In any case, I wanted to share some of the most ludicrous passages I found just skimming through this book. Keep in mind that this book is supposed to be about financial serenity, women and money.
Ridiculous Quotes and Advice from Sarah Ban Breathnach in Peace and Plenty
“If you’ve been crying on and off, dab your face with some [cucumber and chamomile tea rinse], rinse with cool water, and then pat your face dry with your softest towel.”
“Crying jags also leave us headachy.”
“…Gradually we’ll consciously make room in our busy days for restorative indulgences, elegant economies, and other bijou morsels of ecstasy: the charm of home comforts – pocketbook suppers, pin money stashes, or the morale of new curtains.”

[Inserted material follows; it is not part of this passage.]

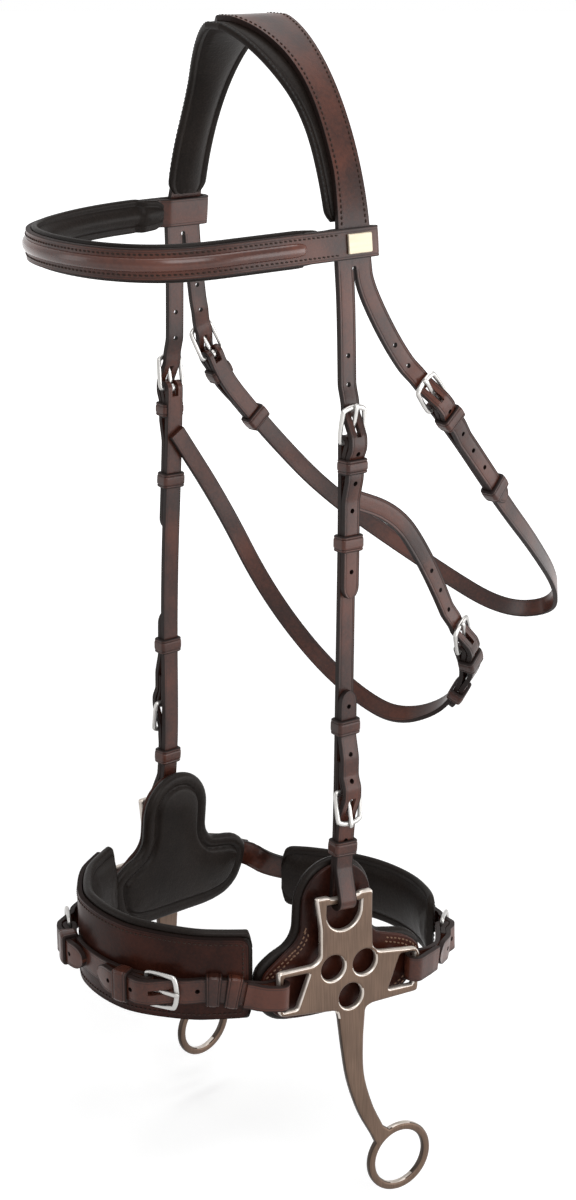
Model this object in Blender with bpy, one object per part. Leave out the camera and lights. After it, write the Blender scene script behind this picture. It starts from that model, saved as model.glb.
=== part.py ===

“I take a pretty Tiffany-blue eleven-by-fourteen-inch box….Inside are all kinds of things that make me smile – clippings from different magazines…fabric swatches, photographs,brochures, a rapturous curl of salmon-colored silk ribbon.” (This is what she calls her Contentment Chest, which comes up again soon)
“Be on the search for a pleasing lidded box.” <———— (This one was my favorite. Can you imagine? Someone comes to her for financial advice, and she says, “Hmm, maybe you should be on the search for a LIDDED BOX! To keep all your bills in! I don’t have any financial advice, I spend all my money on teas and overpriced shabby chic crap!”
“So this is what I do to snap out of misery while I’m waiting for the tea to brew. I go to the kitchen counter, where I keep my scrapbooking basket…I open the Contentment Chest and select one magazine clipping.”
“Having special hand towels in the bathrooms and special tea towels in the kitchen fills you with feelings of contentment [….] You’ll be surprised how much whimsy, style, and elegance you can create with two hand towels.”
Now that I see all these quotes in one place, I am convinced that Ban Breathnach is a complete headcase. But still, in the interest of kindness: Dear Ms. Ban Breathnach, if you are reading this, you should be congratulated for completing a book. It is no small feat and one I hope to accomplish myself someday. I bet you would do great in the romance genre.